**WORK TO DO:** Take the data below and repeat it exactly.

begin

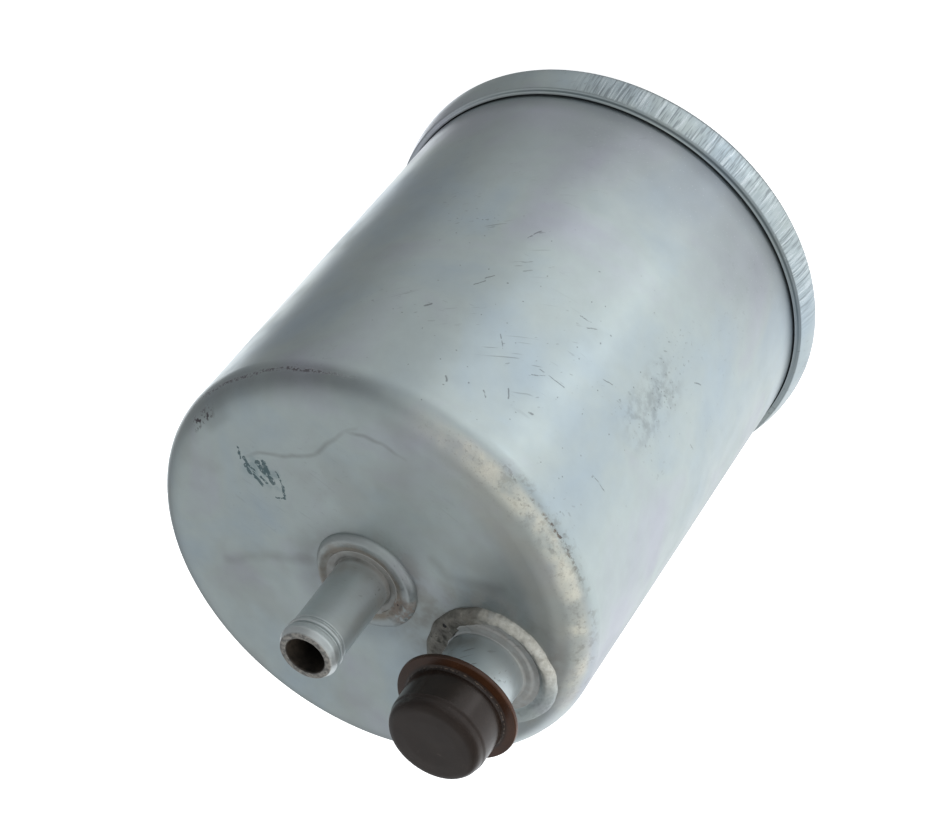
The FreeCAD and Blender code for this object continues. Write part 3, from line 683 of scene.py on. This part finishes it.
def inlet_weld_paint():
    """Rough light-tan bead with facets, and a brown-grey crater with one pinhole where it starts."""
    mat = Paint("inlet_weld_paint")
    plated(mat)
    plate = mat.colour
    bearing = mat.bearing_from(inlet_centre)
    radius = mat.distance_from(inlet_centre)
    facets = mat.cells(1.5, place=mat.warped(1.6, 0.5))
    lumps = mat.noise(1.1, 4.0, 0.65)
    mat.colour = mat.ramp(lumps, [(0.3, (0.30, 0.295, 0.26)), (0.55, (0.44, 0.44, 0.40)), (0.75, (0.53, 0.54, 0.52))])
    start = mat.sector(-16.0, 36.0, 34.0, bearing)
    dirt = mat.ramp(mat.noise(2.2, 4.0, 0.6), [(0.3, (0.085, 0.08, 0.068)), (0.7, (0.20, 0.19, 0.165))])
    mat.cover(dirt, start, 0.92)
    dip = mat.times(mat.fade(radius, 10.5, 9.8), mat.level(start, 0.75, 0.0))
    mat.cover((0.17, 0.19, 0.20), dip)
    specks = mat.times(
        mat.fade(mat.cells(0.9, place=mat.warped(0.9, 0.4)), 0.17, 0.10), mat.fade(lumps, 0.53, 0.62),
    )
    mat.cover(SPECK, specks, 0.75)
    blended = mat.sector(156.0, 26.0, 40.0, bearing)
    mat.cover(plate, blended, 0.8)
    # Painted shade: the pinhole is a black dot over a small dent in the relief, not a real hole.
    pinhole = mat.stroke(PINHOLE, (PINHOLE[0] + 0.1, PINHOLE[1], PINHOLE[2] - 0.4), 0.6)
    pinhole = mat.fade(pinhole, 0.30, 0.5)
    mat.cover((0.004, 0.004, 0.004), pinhole)
    mat.relief = mat.calc("MULTIPLY_ADD", facets, 1.6, mat.times(lumps, 1.6))
    mat.emboss(specks, -1.0)
    mat.emboss(pinhole, -3.0)
    metal = mat.level(blended, mat.level(start, 0.45, 0.6), 0.9)
    return mat.finish(mat.level(start, 0.50, 0.44), metal, 0.09)


def cap_paint():
    """Dark brown polyethylene, thinner and redder at the flange, with moulding marks and dust."""
    mat = Paint("cap_plastic")
    radius = mat.distance_from(inlet_centre)
    cloud = mat.noise(3.0, 4.0, 0.6)
    mat.colour = mat.ramp(cloud, [(0.3, (0.007, 0.0044, 0.0033)), (0.7, (0.012, 0.0084, 0.0064))])
    rim = mat.fade(radius, 8.8, 9.5)
    rust = mat.ramp(mat.noise(5.0, 2.0), [(0.3, (0.019, 0.0075, 0.0034)), (0.7, (0.038, 0.0145, 0.0060))])
    mat.cover(rust, rim)
    dust = mat.times(mat.patches(0.60, 0.74, 0.6, 4.0, 0.65), mat.patches(0.4, 0.6, 6.0, 2.0))
    mat.cover((0.18, 0.15, 0.13), dust, 0.10)
    flash = mat.times(mat.band(radius, 8.82, 0.03, 0.06), mat.patches(0.48, 0.58, 0.7, 3.0, 0.6))
    flash = mat.times(flash, mat.band(mat.height, cap_low.z + 1.2, 0.16, 0.14))
    mat.cover((0.15, 0.115, 0.09), flash, 0.4)
    rough = mat.level(mat.noise(2.0, 4.0, 0.6), 0.17, 0.28)
    grain = mat.noise(0.3, 3.0, 0.6)
    mat.relief = mat.calc("MULTIPLY_ADD", grain, 0.25, mat.noise(4.0, 2.0))
    return mat.finish(rough, 0.0, 0.05, IOR=1.5, Specular_IOR_Level=0.46, Specular_Tint=(1.0, 0.92, 0.88, 1.0))


def rubber_paint():
    mat = Paint("seal_rubber")
    mat.colour = mat.ramp(mat.noise(1.6, 4.0, 0.6), [(0.3, (0.012, 0.012, 0.013)), (0.7, (0.035, 0.034, 0.034))])
    bloom = mat.patches(0.5, 0.7, 5.0, 3.0)
    mat.cover((0.10, 0.10, 0.10), bloom, 0.3)
    mat.relief = mat.noise(0.4, 3.0)
    return mat.finish(mat.level(bloom, 0.5, 0.72), 0.0, 0.05)


def compound_paint():
    mat = Paint("seam_compound_paint")
    mat.colour = mat.ramp(mat.noise(0.8, 3.0, 0.6), [(0.3, (0.42, 0.30, 0.16)), (0.7, (0.60, 0.46, 0.27))])
    mat.relief = mat.noise(0.5, 3.0)
    return mat.finish(0.45, 0.0, 0.05)


def inner_steel_paint():
    """Tinned sheet of the element's end discs, tube, clip and spring pilots."""
    mat = Paint("tinned_sheet")
    spangle = mat.cells(2.4, place=mat.warped(3.0, 0.8))
    mat.colour = mat.ramp(spangle, [(0.1, (0.50, 0.51, 0.50)), (0.5, (0.62, 0.63, 0.62)), (0.9, (0.70, 0.71, 0.71))])
    oil = mat.patches(0.46, 0.64, 8.0, 3.0)
    mat.cover((0.45, 0.38, 0.26), oil, 0.35)
    marks = bench_marks(mat)
    mat.cover(GRIME, marks, 0.4)
    rough = mat.level(oil, 0.34, 0.22)
    mat.relief = mat.calc("MULTIPLY_ADD", marks, -0.5, mat.times(mat.noise(0.5, 3.0), 0.4))
    return mat.finish(rough, 0.95, 0.04)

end

**RESULT OF THIS EXERCISE:**
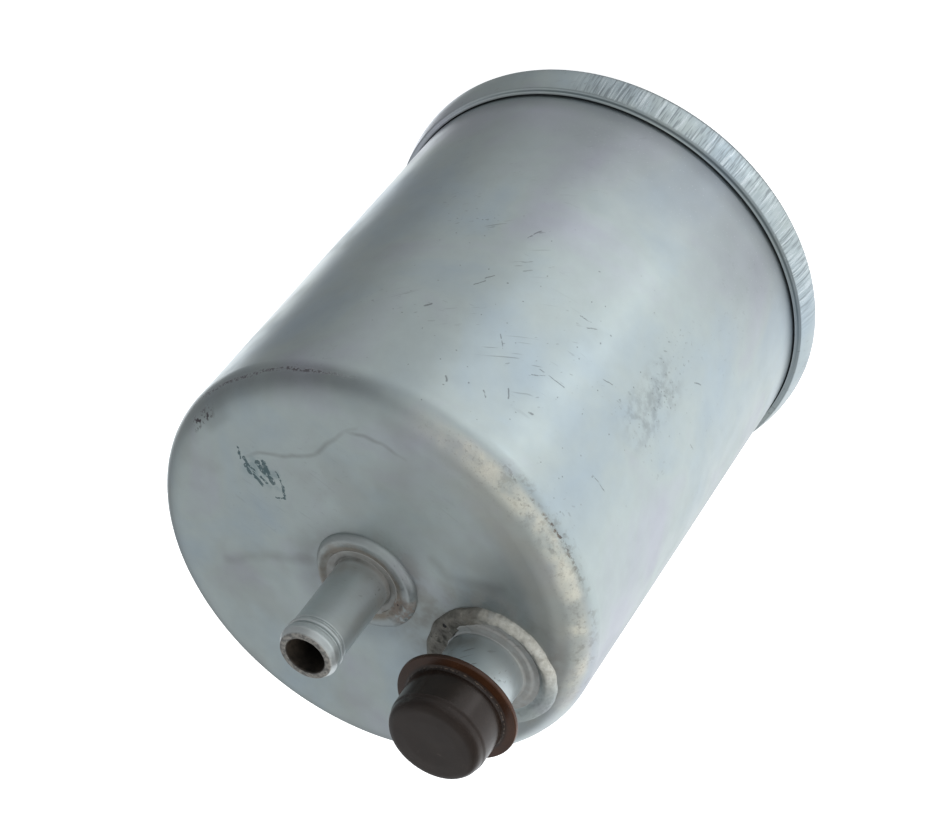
The FreeCAD and Blender code for this object continues. Write part 3, from line 683 of scene.py on. This part finishes it.
def inlet_weld_paint():
    """Rough light-tan bead with facets, and a brown-grey crater with one pinhole where it starts."""
    mat = Paint("inlet_weld_paint")
    plated(mat)
    plate = mat.colour
    bearing = mat.bearing_from(inlet_centre)
    radius = mat.distance_from(inlet_centre)
    facets = mat.cells(1.5, place=mat.warped(1.6, 0.5))
    lumps = mat.noise(1.1, 4.0, 0.65)
    mat.colour = mat.ramp(lumps, [(0.3, (0.30, 0.295, 0.26)), (0.55, (0.44, 0.44, 0.40)), (0.75, (0.53, 0.54, 0.52))])
    start = mat.sector(-16.0, 36.0, 34.0, bearing)
    dirt = mat.ramp(mat.noise(2.2, 4.0, 0.6), [(0.3, (0.085, 0.08, 0.068)), (0.7, (0.20, 0.19, 0.165))])
    mat.cover(dirt, start, 0.92)
    dip = mat.times(mat.fade(radius, 10.5, 9.8), mat.level(start, 0.75, 0.0))
    mat.cover((0.17, 0.19, 0.20), dip)
    specks = mat.times(
        mat.fade(mat.cells(0.9, place=mat.warped(0.9, 0.4)), 0.17, 0.10), mat.fade(lumps, 0.53, 0.62),
    )
    mat.cover(SPECK, specks, 0.75)
    blended = mat.sector(156.0, 26.0, 40.0, bearing)
    mat.cover(plate, blended, 0.8)
    # Painted shade: the pinhole is a black dot over a small dent in the relief, not a real hole.
    pinhole = mat.stroke(PINHOLE, (PINHOLE[0] + 0.1, PINHOLE[1], PINHOLE[2] - 0.4), 0.6)
    pinhole = mat.fade(pinhole, 0.30, 0.5)
    mat.cover((0.004, 0.004, 0.004), pinhole)
    mat.relief = mat.calc("MULTIPLY_ADD", facets, 1.6, mat.times(lumps, 1.6))
    mat.emboss(specks, -1.0)
    mat.emboss(pinhole, -3.0)
    metal = mat.level(blended, mat.level(start, 0.45, 0.6), 0.9)
    return mat.finish(mat.level(start, 0.50, 0.44), metal, 0.09)


def cap_paint():
    """Dark brown polyethylene, thinner and redder at the flange, with moulding marks and dust."""
    mat = Paint("cap_plastic")
    radius = mat.distance_from(inlet_centre)
    cloud = mat.noise(3.0, 4.0, 0.6)
    mat.colour = mat.ramp(cloud, [(0.3, (0.007, 0.0044, 0.0033)), (0.7, (0.012, 0.0084, 0.0064))])
    rim = mat.fade(radius, 8.8, 9.5)
    rust = mat.ramp(mat.noise(5.0, 2.0), [(0.3, (0.019, 0.0075, 0.0034)), (0.7, (0.038, 0.0145, 0.0060))])
    mat.cover(rust, rim)
    dust = mat.times(mat.patches(0.60, 0.74, 0.6, 4.0, 0.65), mat.patches(0.4, 0.6, 6.0, 2.0))
    mat.cover((0.18, 0.15, 0.13), dust, 0.10)
    flash = mat.times(mat.band(radius, 8.82, 0.03, 0.06), mat.patches(0.48, 0.58, 0.7, 3.0, 0.6))
    flash = mat.times(flash, mat.band(mat.height, cap_low.z + 1.2, 0.16, 0.14))
    mat.cover((0.15, 0.115, 0.09), flash, 0.4)
    rough = mat.level(mat.noise(2.0, 4.0, 0.6), 0.17, 0.28)
    grain = mat.noise(0.3, 3.0, 0.6)
    mat.relief = mat.calc("MULTIPLY_ADD", grain, 0.25, mat.noise(4.0, 2.0))
    return mat.finish(rough, 0.0, 0.05, IOR=1.5, Specular_IOR_Level=0.46, Specular_Tint=(1.0, 0.92, 0.88, 1.0))


def rubber_paint():
    mat = Paint("seal_rubber")
    mat.colour = mat.ramp(mat.noise(1.6, 4.0, 0.6), [(0.3, (0.012, 0.012, 0.013)), (0.7, (0.035, 0.034, 0.034))])
    bloom = mat.patches(0.5, 0.7, 5.0, 3.0)
    mat.cover((0.10, 0.10, 0.10), bloom, 0.3)
    mat.relief = mat.noise(0.4, 3.0)
    return mat.finish(mat.level(bloom, 0.5, 0.72), 0.0, 0.05)


def compound_paint():
    mat = Paint("seam_compound_paint")
    mat.colour = mat.ramp(mat.noise(0.8, 3.0, 0.6), [(0.3, (0.42, 0.30, 0.16)), (0.7, (0.60, 0.46, 0.27))])
    mat.relief = mat.noise(0.5, 3.0)
    return mat.finish(0.45, 0.0, 0.05)


def inner_steel_paint():
    """Tinned sheet of the element's end discs, tube, clip and spring pilots."""
    mat = Paint("tinned_sheet")
    spangle = mat.cells(2.4, place=mat.warped(3.0, 0.8))
    mat.colour = mat.ramp(spangle, [(0.1, (0.50, 0.51, 0.50)), (0.5, (0.62, 0.63, 0.62)), (0.9, (0.70, 0.71, 0.71))])
    oil = mat.patches(0.46, 0.64, 8.0, 3.0)
    mat.cover((0.45, 0.38, 0.26), oil, 0.35)
    marks = bench_marks(mat)
    mat.cover(GRIME, marks, 0.4)
    rough = mat.level(oil, 0.34, 0.22)
    mat.relief = mat.calc("MULTIPLY_ADD", marks, -0.5, mat.times(mat.noise(0.5, 3.0), 0.4))
    return mat.finish(rough, 0.95, 0.04)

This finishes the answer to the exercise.